It’s ironic that a season described as joyful and merry so often brings with it an increased amount of stress.
I’ve got to get all my shopping done on Black Friday or it’s never going to happen.
I’ve got to get all my work done by the third week of December because we’re taking that three-week vacation and I don’t want to think about work then.
We have to visit all of the grandparents’ and cousins’ houses this Christmas!?
At the core of most of our holiday stressors are relationships. You buy presents because you want the people in your life to receive some happiness on your behalf. You get work done early so you can spend quality time with your family and friends. You visit every last one of your extended family members because you want to make sure they’re happy too.
Much of what we do around Christmas and New Years seems fixated upon lessening our relational stressors while increasing our personal anxiety.

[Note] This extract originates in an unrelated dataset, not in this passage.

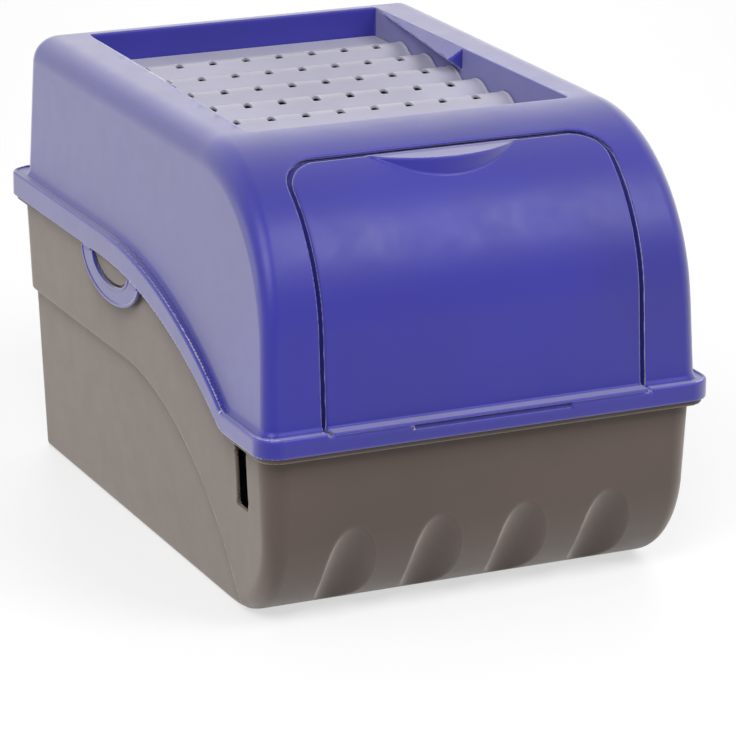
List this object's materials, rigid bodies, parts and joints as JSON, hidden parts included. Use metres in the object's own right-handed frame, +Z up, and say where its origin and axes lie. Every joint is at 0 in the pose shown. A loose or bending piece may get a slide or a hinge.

In other words, we tend to stress ourselves out so that we don’t stress out others. But what can we do to stay sane during the holidays and still not disappoint grandpa and grandma?
In Chapter 11 of The Stories We Tell Ourselves, I wrote, “A major part of resolving relational stress is simply noticing and being aware of where that stress originates.” That means taking a moment to assess your current stress level.
What activities are adding stress to your life right now?
When you read the word “stress,” what, or who, immediately comes to mind?
When you have those people or experiences in mind, ask yourself, “What relational issue is this really about?”
Often, what we’re stressed about isn’t what we’re really stressed about. It takes hard work and practice to discover the real origins of your stress, but knowing where your stress is actually stemming from will help you deal with it in a mature and adult manner.